↓↓↓

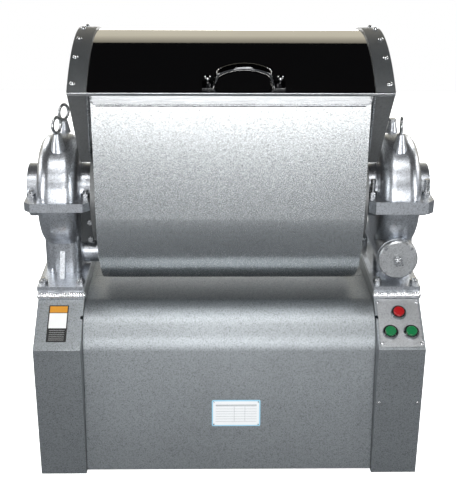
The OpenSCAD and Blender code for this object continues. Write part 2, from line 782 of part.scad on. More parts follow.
// Bearings, bushes and seals
module both_sides() {
  children();
  flip_left() children();
}
module trunnion_bushes() color("goldenrod") on_axis() both_sides()
  ring_x(boss_end_in, house_in - gap, bore_in_r - seat, sleeve_r + fit);
module shaft_bearings() color("gray") on_axis() both_sides()
  ring_x(house_out - casting_t, house_out + boss_out - casting_t - gap, bore_out_r - seat, shaft_r + fit);
module shaft_seals() color("black") on_axis() both_sides()
  ring_x(end_out + seal_w, end_out + 2 * seal_w, sleeve_bore_r - seat, shaft_r + fit);
module pinion_bearings() color("gray") flip_left() translate([0, 0, pinion_h]) {
  near = neck_in - pinion_boss_in + casting_t;
  far = neck_out - casting_t / 2;
  ring_x(near + gap, near + pinion_bearing_w, pinion_bearing_r, pinion_shaft_r + fit);
  ring_x(far - pinion_bearing_w * 0.9, far - gap, pinion_bearing_r, pinion_shaft_r + fit);
}
module worm_bearings() color("gray") translate([worm_x, 0, worm_h])
  for (s = [-1, 1]) translate([0, s * (case_half - casting_t - worm_bearing_w / 2 - gap), 0])
    ring_y(-worm_bearing_w / 2, worm_bearing_w / 2, case_bore_r - seat, journal_r + fit);

// Half of one tooth as angles at root, pitch and tip, for a tooth whose pitch width is w
function tooth_points(r, w, n, i) =
  let (a = 360 * i / n, root = r - 1.25 * tooth_m, tip = r + tooth_m,
       half = 90 * w / (PI * r), wide = half * 1.45, thin = half * 0.5)
  [[root * cos(a - wide), root * sin(a - wide)], [r * cos(a - half), r * sin(a - half)],
   [tip * cos(a - thin), tip * sin(a - thin)], [tip * cos(a + thin), tip * sin(a + thin)],
   [r * cos(a + half), r * sin(a + half)], [root * cos(a + wide), root * sin(a + wide)]];
module toothed(r, w, n) polygon([for (i = [0:n - 1]) each tooth_points(r, w, n, i)]);

module main_gear() color("gray") flip_left() on_axis() difference() {
  span_x(gear_in, gear_in + gear_w) rotate(90 + 180 / gear_teeth) toothed(gear_r, tooth_w, gear_teeth);
  rod_x(gear_in - over, gear_in + gear_w + over, shaft_r + seat);
  for (a = [0:60:300]) rotate([a, 0, 0]) translate([0, 0, gear_r * 0.62])
    rod_x(gear_in - over, gear_in + gear_w + over, gear_r * 0.17);
}
module pinion_shaft() color("gray") flip_left() translate([0, 0, pinion_h]) {
  span_x(gear_in, gear_in + gear_w) rotate(90) toothed(pinion_r, tooth_w, pinion_teeth);
  rod_x(neck_in - pinion_boss_in + casting_t + gap, neck_out - casting_t / 2 - 2 * gap, pinion_shaft_r);
}
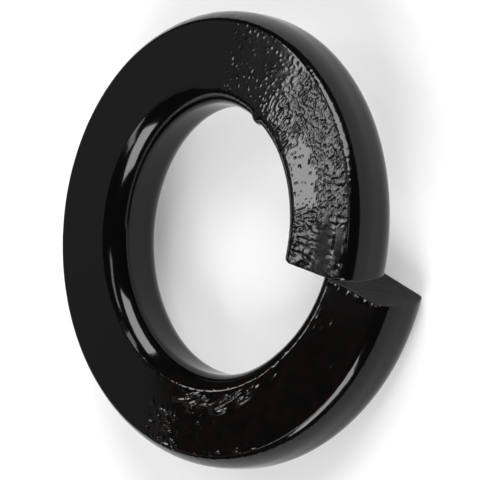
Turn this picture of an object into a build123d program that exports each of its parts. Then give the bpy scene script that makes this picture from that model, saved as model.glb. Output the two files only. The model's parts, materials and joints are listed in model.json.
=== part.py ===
from build123d import *
import os
from math import pi, tan, radians

# Spring lock washer with plain ends: one coil of rolled spring-steel wire for an 8 mm screw.
#
# Frame: +Z is the bore's axis, the origin is on it at half the free height, and the split faces +X.
# The coil is left-handed: seen from above, it sinks all the way round anticlockwise from its upper end.

# The ring
bore_diameter = 8.5
outside_diameter = 14.4
rise = 1.9  # how far the coil climbs in one whole turn
bore_radius = bore_diameter / 2
outside_radius = outside_diameter / 2
mean_radius = (bore_radius + outside_radius) / 2

# The wire's section: two nearly flat faces, thicker towards the bore, and two rounded sides.
# Each side leaves its wall in an arc and meets the face in a fine crease. A corner is given by
# how far its crease stands in from the wall, and how far below the face its arc begins.
thickness = 1.9
inner_thickening = 0.16  # added at the bore, and taken off at the outside
top_outer_corner = (0.31, 0.74)
bottom_outer_corner = (0.25, 0.61)
top_inner_corner = (0.45, 0.50)
bottom_inner_corner = (0.30, 0.69)
bore_allowance = 0.03  # left on the wire's inner side, and taken off by the bore

# The ends, cut by a slanting shear that leaves a tooth on top of one end and under the other
gap = 0.9  # between the ends at the mean radius
cut_slant = 13.5  # degrees off the bore's axis
upper_end_skew = 4.4  # degrees off the radius
lower_end_skew = 10.0
overrun = 10.0  # degrees that each half turn runs on past the middle of the split, to be cut off
shear_block = (5.0, 5.0, 3.0)  # clears a whole end and its overrun


def face_height(radius):
    """Half the wire's thickness at this radius."""
    width = outside_radius - bore_radius
    return thickness / 2 + inner_thickening * (mean_radius - radius) / width


def crease_and_spring(wall_radius, inward, side, corner):
    """The crease on a face, and the point on the wall where the corner's arc springs from."""
    setback, depth = corner
    crease_radius = wall_radius + inward * setback
    crease_height = face_height(crease_radius)
    return (crease_radius, side * crease_height), (wall_radius, side * (crease_height - depth))


# One wire section, swept up a little more than half a turn of a left-hand coil
half_sweep = 180 + overrun
inner_wall = bore_radius - bore_allowance
with BuildPart() as half_coil:
    with BuildLine() as coil_line:
        Helix(pitch=rise, height=rise * half_sweep / 360, radius=mean_radius, lefthand=True)
    with BuildSketch(Plane.XZ) as wire_section:
        with BuildLine():
            crease_1, spring_1 = crease_and_spring(outside_radius, -1, 1, top_outer_corner)
            crease_2, spring_2 = crease_and_spring(outside_radius, -1, -1, bottom_outer_corner)
            crease_3, spring_3 = crease_and_spring(inner_wall, 1, -1, bottom_inner_corner)
            crease_4, spring_4 = crease_and_spring(inner_wall, 1, 1, top_inner_corner)
            Line(crease_4, crease_1)
            TangentArc(spring_1, crease_1, tangent=(0, 1))
            Line(spring_1, spring_2)
            TangentArc(spring_2, crease_2, tangent=(0, -1))
            Line(crease_2, crease_3)
            TangentArc(spring_3, crease_3, tangent=(0, -1))
            Line(spring_3, spring_4)
            TangentArc(spring_4, crease_4, tangent=(0, 1))
        make_face()
    sweep(path=coil_line.line, is_frenet=True)


def shear_plane(offset, skew):
    """An end's cut, through the mean radius, facing anticlockwise."""
    leaning = (tan(radians(skew)), 1, tan(radians(cut_slant)))
    return Plane(origin=(mean_radius, offset, 0), z_dir=leaning)


# The lower half turn starts past the split and climbs clockwise to the far side of the ring,
# and the upper half goes on from there. Both run past the split, where the shear takes them off.
with BuildPart() as lower_half:
    with Locations(Location((0, 0, -rise * half_sweep / 360), (0, 0, overrun))):
        add(half_coil.part)
    with Locations(shear_plane(-gap / 2, lower_end_skew)):
        Box(*shear_block, align=(Align.CENTER, Align.CENTER, Align.MIN), mode=Mode.SUBTRACT)

with BuildPart() as upper_half:
    with Locations(Location((0, 0, 0), (0, 0, 180))):
        add(half_coil.part)
    with Locations(shear_plane(gap / 2, upper_end_skew)):
        Box(*shear_block, align=(Align.CENTER, Align.CENTER, Align.MAX), mode=Mode.SUBTRACT)

with BuildPart() as lock_washer:
    add(lower_half.part)
    add(upper_half.part)
    Hole(radius=bore_radius)

lock_washer.part.label = "lock_washer"

wire_area = wire_section.sketch.area
coil_length = 2 * pi * mean_radius - gap
print(f"Wire section {wire_area:.3f} mm2, about {wire_area * coil_length:.1f} mm3 of wire")
print(f"Washer volume {lock_washer.part.volume:.1f} mm3")
print(f"Free height {lock_washer.part.bounding_box().size.Z:.2f} mm")

os.makedirs("parts", exist_ok=True)
export_step(lock_washer.part, "parts/lock_washer.step")
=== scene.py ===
# %% [markdown]
# # A spring lock washer, black and glossy
#
# A lock washer is one turn of thick spring wire, rolled flat on two sides and cut off with a
# slanting shear, so that its two ends stand apart like the teeth of a ratchet. This lesson builds
# one in Blender around its CAD model. The CAD model gives the true size and is hidden at the end,
# because its faces are perfectly smooth, and nearly everything that the eye sees on a black glossy
# thing is how its small dents and creases bend the light.

# %% Load the frame
import math

import bpy
import numpy as np
from mathutils import Matrix, Vector, noise
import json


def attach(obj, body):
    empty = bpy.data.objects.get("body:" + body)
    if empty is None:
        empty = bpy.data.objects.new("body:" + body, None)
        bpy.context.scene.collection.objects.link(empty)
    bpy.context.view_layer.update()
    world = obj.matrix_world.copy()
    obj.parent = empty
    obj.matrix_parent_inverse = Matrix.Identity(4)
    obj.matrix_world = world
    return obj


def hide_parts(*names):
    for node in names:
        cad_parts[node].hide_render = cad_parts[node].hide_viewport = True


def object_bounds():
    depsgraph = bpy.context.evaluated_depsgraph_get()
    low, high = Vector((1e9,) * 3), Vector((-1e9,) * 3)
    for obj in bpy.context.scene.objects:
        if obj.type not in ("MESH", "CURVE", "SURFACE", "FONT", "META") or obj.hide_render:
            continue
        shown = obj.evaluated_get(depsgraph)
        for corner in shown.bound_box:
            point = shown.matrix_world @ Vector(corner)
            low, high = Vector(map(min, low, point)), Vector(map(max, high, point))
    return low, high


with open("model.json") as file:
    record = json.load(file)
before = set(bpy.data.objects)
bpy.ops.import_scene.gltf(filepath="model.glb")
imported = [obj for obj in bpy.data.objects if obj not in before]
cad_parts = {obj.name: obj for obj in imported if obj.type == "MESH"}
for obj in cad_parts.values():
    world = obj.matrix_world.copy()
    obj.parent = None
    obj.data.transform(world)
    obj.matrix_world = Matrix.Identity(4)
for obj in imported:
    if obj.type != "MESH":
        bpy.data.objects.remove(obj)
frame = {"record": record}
cad_low, cad_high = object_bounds()
print("CAD box, mm:", [round(1000 * c, 3) for c in (*cad_low, *cad_high)])

# %% [markdown]
# ## Driving sizes
#
# Blender works in metres and a washer is made in millimetres, so the sizes are kept in
# millimetres, and the mesh is scaled once, at the end. The two diameters come from the frame, so
# they can't drift from the CAD model. The section's sizes repeat those of the CAD source.

# %% Driving sizes, in millimetres
MM = 0.001
BORE = frame["record"]["mounts"][0]["dims"]["r_mm"]
OUTSIDE = (cad_high.x - cad_low.x) / 2 / MM
MEAN = (BORE + OUTSIDE) / 2
RISE = 1.9  # how far the coil climbs in one whole turn
THICKNESS = 1.9
INNER_THICKENING = 0.16  # added at the bore, and taken off at the outside
BORE_ALLOWANCE = 0.03  # left on the wire's inner side, and taken off by the bore
TOP_OUTER = (0.31, 0.74)  # each corner: how far the crease stands in, how deep the arc goes
BOTTOM_OUTER = (0.25, 0.61)
TOP_INNER = (0.45, 0.50)
TOP_INNER_OPEN = (0.57, 0.82)  # the same corner on the far side from the split
BOTTOM_INNER = (0.30, 0.69)
GAP = 0.9
CUT_SLANT = math.tan(math.radians(13.5))
UPPER_SKEW = math.tan(math.radians(4.4))
LOWER_SKEW = math.tan(math.radians(10.0))
print(f"bore radius {BORE} mm, outside radius {OUTSIDE:.3f} mm, wire {OUTSIDE - BORE:.3f} mm wide")


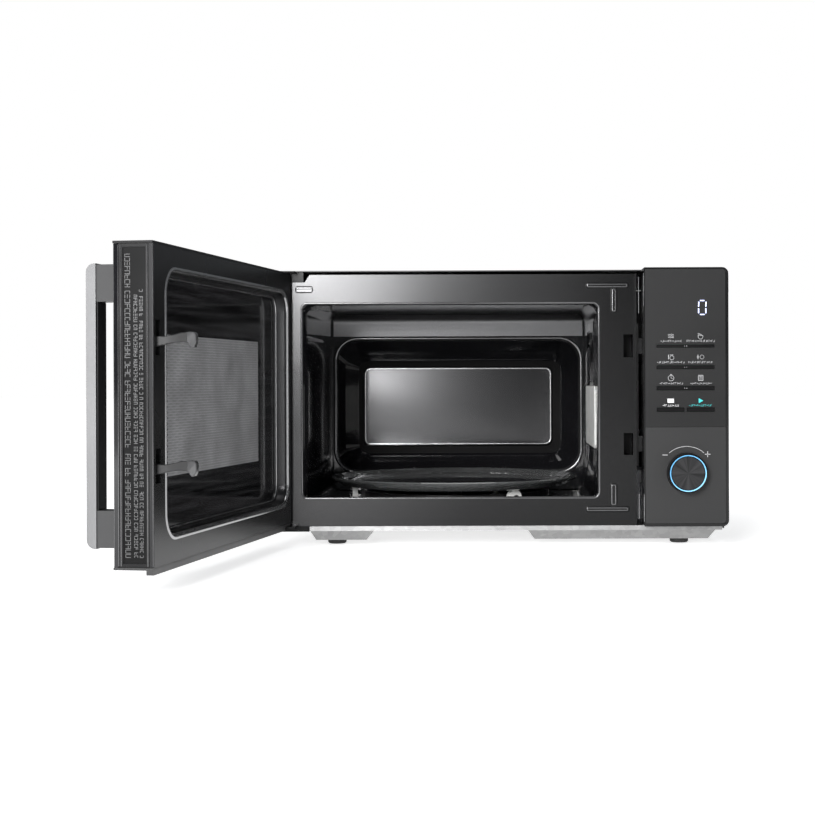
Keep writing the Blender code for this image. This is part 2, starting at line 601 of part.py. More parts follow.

↑↑↑

Work required: Using the data above, reproduce exactly the lines from the line that contains "add(upper_half.part)" through the line that contains "record = json.load(file)", including both.

Output of the exercise:
    add(upper_half.part)
    Hole(radius=bore_radius)

lock_washer.part.label = "lock_washer"

wire_area = wire_section.sketch.area
coil_length = 2 * pi * mean_radius - gap
print(f"Wire section {wire_area:.3f} mm2, about {wire_area * coil_length:.1f} mm3 of wire")
print(f"Washer volume {lock_washer.part.volume:.1f} mm3")
print(f"Free height {lock_washer.part.bounding_box().size.Z:.2f} mm")

os.makedirs("parts", exist_ok=True)
export_step(lock_washer.part, "parts/lock_washer.step")
=== scene.py ===
# %% [markdown]
# # A spring lock washer, black and glossy
#
# A lock washer is one turn of thick spring wire, rolled flat on two sides and cut off with a
# slanting shear, so that its two ends stand apart like the teeth of a ratchet. This lesson builds
# one in Blender around its CAD model. The CAD model gives the true size and is hidden at the end,
# because its faces are perfectly smooth, and nearly everything that the eye sees on a black glossy
# thing is how its small dents and creases bend the light.

# %% Load the frame
import math

import bpy
import numpy as np
from mathutils import Matrix, Vector, noise
import json


def attach(obj, body):
    empty = bpy.data.objects.get("body:" + body)
    if empty is None:
        empty = bpy.data.objects.new("body:" + body, None)
        bpy.context.scene.collection.objects.link(empty)
    bpy.context.view_layer.update()
    world = obj.matrix_world.copy()
    obj.parent = empty
    obj.matrix_parent_inverse = Matrix.Identity(4)
    obj.matrix_world = world
    return obj


def hide_parts(*names):
    for node in names:
        cad_parts[node].hide_render = cad_parts[node].hide_viewport = True


def object_bounds():
    depsgraph = bpy.context.evaluated_depsgraph_get()
    low, high = Vector((1e9,) * 3), Vector((-1e9,) * 3)
    for obj in bpy.context.scene.objects:
        if obj.type not in ("MESH", "CURVE", "SURFACE", "FONT", "META") or obj.hide_render:
            continue
        shown = obj.evaluated_get(depsgraph)
        for corner in shown.bound_box:
            point = shown.matrix_world @ Vector(corner)
            low, high = Vector(map(min, low, point)), Vector(map(max, high, point))
    return low, high


with open("model.json") as file:
    record = json.load(file)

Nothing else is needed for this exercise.